• **ENTRIES**
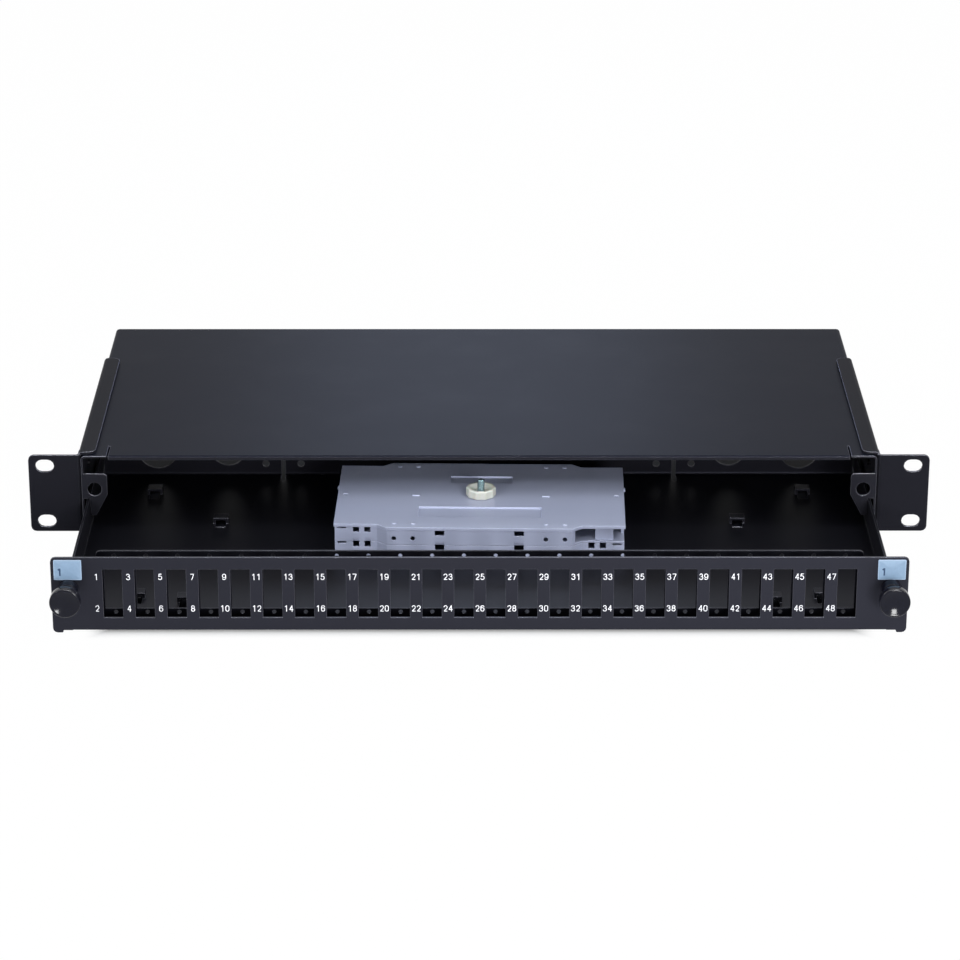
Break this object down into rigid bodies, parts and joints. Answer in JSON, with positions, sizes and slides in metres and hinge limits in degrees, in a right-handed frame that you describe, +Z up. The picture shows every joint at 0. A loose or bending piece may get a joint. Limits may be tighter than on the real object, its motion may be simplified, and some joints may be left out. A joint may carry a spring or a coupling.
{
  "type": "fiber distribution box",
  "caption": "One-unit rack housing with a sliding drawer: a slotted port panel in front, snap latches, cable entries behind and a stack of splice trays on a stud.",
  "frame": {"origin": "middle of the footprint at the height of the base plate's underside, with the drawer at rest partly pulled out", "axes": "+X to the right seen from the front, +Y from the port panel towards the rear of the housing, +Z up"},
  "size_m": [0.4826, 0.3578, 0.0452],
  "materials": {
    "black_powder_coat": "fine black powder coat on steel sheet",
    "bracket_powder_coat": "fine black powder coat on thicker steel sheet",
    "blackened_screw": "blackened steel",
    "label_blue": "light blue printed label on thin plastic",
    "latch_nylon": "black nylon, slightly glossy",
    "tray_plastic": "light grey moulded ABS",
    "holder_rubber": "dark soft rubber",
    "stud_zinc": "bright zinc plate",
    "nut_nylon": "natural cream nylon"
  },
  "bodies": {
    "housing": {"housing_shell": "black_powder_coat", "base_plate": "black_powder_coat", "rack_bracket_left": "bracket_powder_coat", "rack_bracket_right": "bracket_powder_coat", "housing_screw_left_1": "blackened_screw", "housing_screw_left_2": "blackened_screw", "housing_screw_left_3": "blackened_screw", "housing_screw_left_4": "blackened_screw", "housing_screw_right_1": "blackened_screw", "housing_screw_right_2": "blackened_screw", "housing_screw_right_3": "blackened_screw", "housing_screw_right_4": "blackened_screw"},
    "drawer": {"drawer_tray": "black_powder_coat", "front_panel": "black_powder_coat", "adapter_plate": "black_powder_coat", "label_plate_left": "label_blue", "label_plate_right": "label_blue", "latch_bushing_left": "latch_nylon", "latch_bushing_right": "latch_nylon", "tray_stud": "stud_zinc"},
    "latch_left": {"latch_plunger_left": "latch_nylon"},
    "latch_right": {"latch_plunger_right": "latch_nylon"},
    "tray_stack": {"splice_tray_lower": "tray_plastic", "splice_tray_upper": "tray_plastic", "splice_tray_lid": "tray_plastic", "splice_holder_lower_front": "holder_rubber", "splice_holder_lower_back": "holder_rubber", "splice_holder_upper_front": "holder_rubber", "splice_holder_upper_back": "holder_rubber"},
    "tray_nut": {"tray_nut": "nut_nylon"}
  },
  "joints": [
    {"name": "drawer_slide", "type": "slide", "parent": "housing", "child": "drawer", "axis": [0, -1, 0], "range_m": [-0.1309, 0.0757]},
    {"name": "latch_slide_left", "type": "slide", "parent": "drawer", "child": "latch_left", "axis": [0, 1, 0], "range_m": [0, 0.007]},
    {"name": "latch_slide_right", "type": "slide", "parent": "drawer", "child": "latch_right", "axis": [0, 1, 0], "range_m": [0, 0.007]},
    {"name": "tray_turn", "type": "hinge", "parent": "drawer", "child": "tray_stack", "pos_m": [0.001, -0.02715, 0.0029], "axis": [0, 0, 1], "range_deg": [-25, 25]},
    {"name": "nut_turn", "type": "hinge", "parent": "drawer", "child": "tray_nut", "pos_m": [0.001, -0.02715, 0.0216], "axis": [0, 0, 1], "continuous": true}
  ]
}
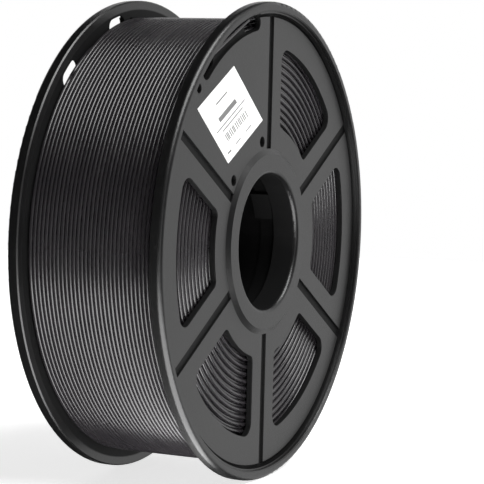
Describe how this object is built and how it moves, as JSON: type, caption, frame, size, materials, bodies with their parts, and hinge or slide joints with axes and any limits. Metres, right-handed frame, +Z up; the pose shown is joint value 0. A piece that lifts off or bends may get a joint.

• **GIVEN PROBLEM**
Set down the listing above in full, please, exactly as it appears.

• **THE SOLUTION**
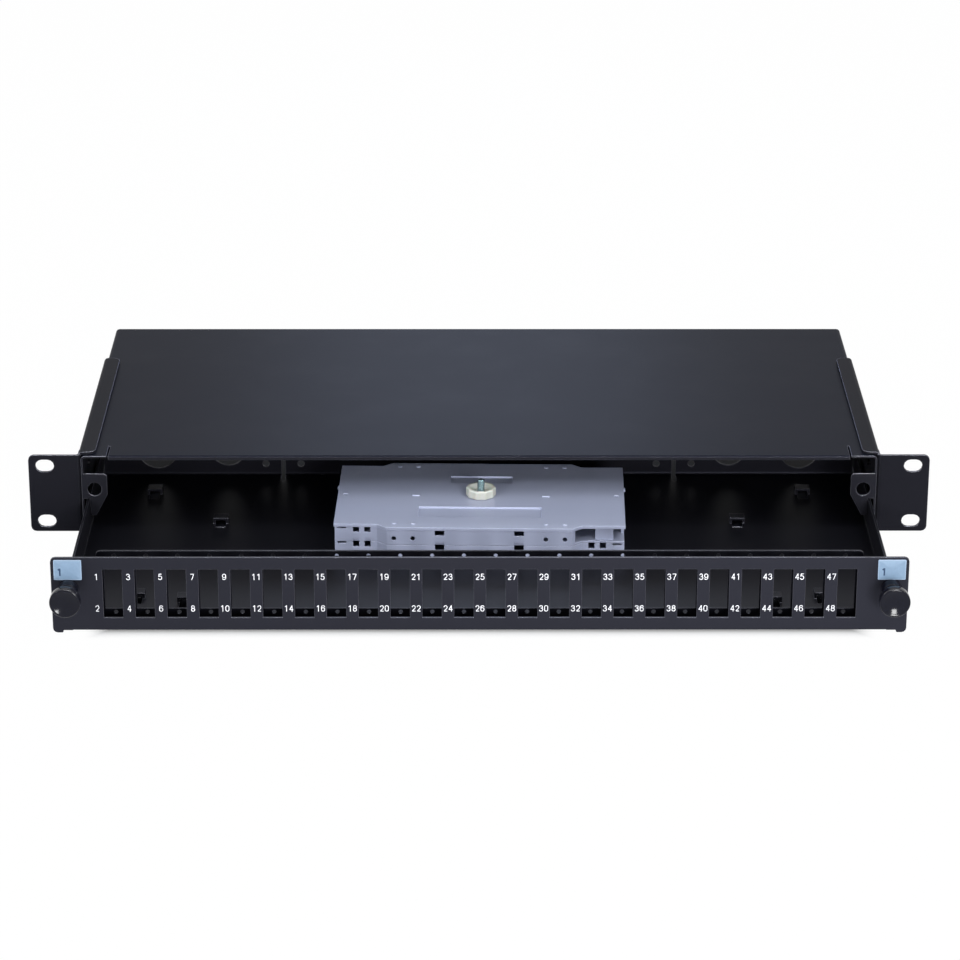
Break this object down into rigid bodies, parts and joints. Answer in JSON, with positions, sizes and slides in metres and hinge limits in degrees, in a right-handed frame that you describe, +Z up. The picture shows every joint at 0. A loose or bending piece may get a joint. Limits may be tighter than on the real object, its motion may be simplified, and some joints may be left out. A joint may carry a spring or a coupling.
{
  "type": "fiber distribution box",
  "caption": "One-unit rack housing with a sliding drawer: a slotted port panel in front, snap latches, cable entries behind and a stack of splice trays on a stud.",
  "frame": {"origin": "middle of the footprint at the height of the base plate's underside, with the drawer at rest partly pulled out", "axes": "+X to the right seen from the front, +Y from the port panel towards the rear of the housing, +Z up"},
  "size_m": [0.4826, 0.3578, 0.0452],
  "materials": {
    "black_powder_coat": "fine black powder coat on steel sheet",
    "bracket_powder_coat": "fine black powder coat on thicker steel sheet",
    "blackened_screw": "blackened steel",
    "label_blue": "light blue printed label on thin plastic",
    "latch_nylon": "black nylon, slightly glossy",
    "tray_plastic": "light grey moulded ABS",
    "holder_rubber": "dark soft rubber",
    "stud_zinc": "bright zinc plate",
    "nut_nylon": "natural cream nylon"
  },
  "bodies": {
    "housing": {"housing_shell": "black_powder_coat", "base_plate": "black_powder_coat", "rack_bracket_left": "bracket_powder_coat", "rack_bracket_right": "bracket_powder_coat", "housing_screw_left_1": "blackened_screw", "housing_screw_left_2": "blackened_screw", "housing_screw_left_3": "blackened_screw", "housing_screw_left_4": "blackened_screw", "housing_screw_right_1": "blackened_screw", "housing_screw_right_2": "blackened_screw", "housing_screw_right_3": "blackened_screw", "housing_screw_right_4": "blackened_screw"},
    "drawer": {"drawer_tray": "black_powder_coat", "front_panel": "black_powder_coat", "adapter_plate": "black_powder_coat", "label_plate_left": "label_blue", "label_plate_right": "label_blue", "latch_bushing_left": "latch_nylon", "latch_bushing_right": "latch_nylon", "tray_stud": "stud_zinc"},
    "latch_left": {"latch_plunger_left": "latch_nylon"},
    "latch_right": {"latch_plunger_right": "latch_nylon"},
    "tray_stack": {"splice_tray_lower": "tray_plastic", "splice_tray_upper": "tray_plastic", "splice_tray_lid": "tray_plastic", "splice_holder_lower_front": "holder_rubber", "splice_holder_lower_back": "holder_rubber", "splice_holder_upper_front": "holder_rubber", "splice_holder_upper_back": "holder_rubber"},
    "tray_nut": {"tray_nut": "nut_nylon"}
  },
  "joints": [
    {"name": "drawer_slide", "type": "slide", "parent": "housing", "child": "drawer", "axis": [0, -1, 0], "range_m": [-0.1309, 0.0757]},
    {"name": "latch_slide_left", "type": "slide", "parent": "drawer", "child": "latch_left", "axis": [0, 1, 0], "range_m": [0, 0.007]},
    {"name": "latch_slide_right", "type": "slide", "parent": "drawer", "child": "latch_right", "axis": [0, 1, 0], "range_m": [0, 0.007]},
    {"name": "tray_turn", "type": "hinge", "parent": "drawer", "child": "tray_stack", "pos_m": [0.001, -0.02715, 0.0029], "axis": [0, 0, 1], "range_deg": [-25, 25]},
    {"name": "nut_turn", "type": "hinge", "parent": "drawer", "child": "tray_nut", "pos_m": [0.001, -0.02715, 0.0216], "axis": [0, 0, 1], "continuous": true}
  ]
}
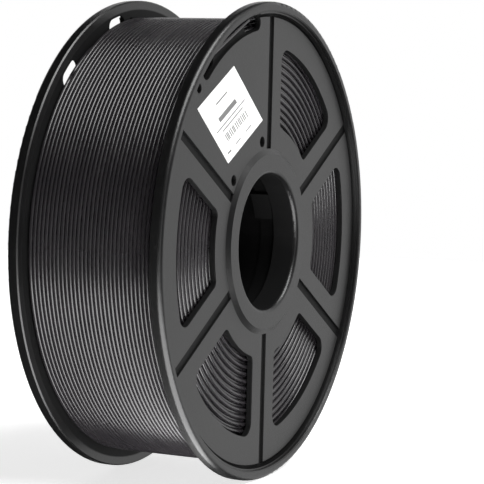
Describe how this object is built and how it moves, as JSON: type, caption, frame, size, materials, bodies with their parts, and hinge or slide joints with axes and any limits. Metres, right-handed frame, +Z up; the pose shown is joint value 0. A piece that lifts off or bends may get a joint.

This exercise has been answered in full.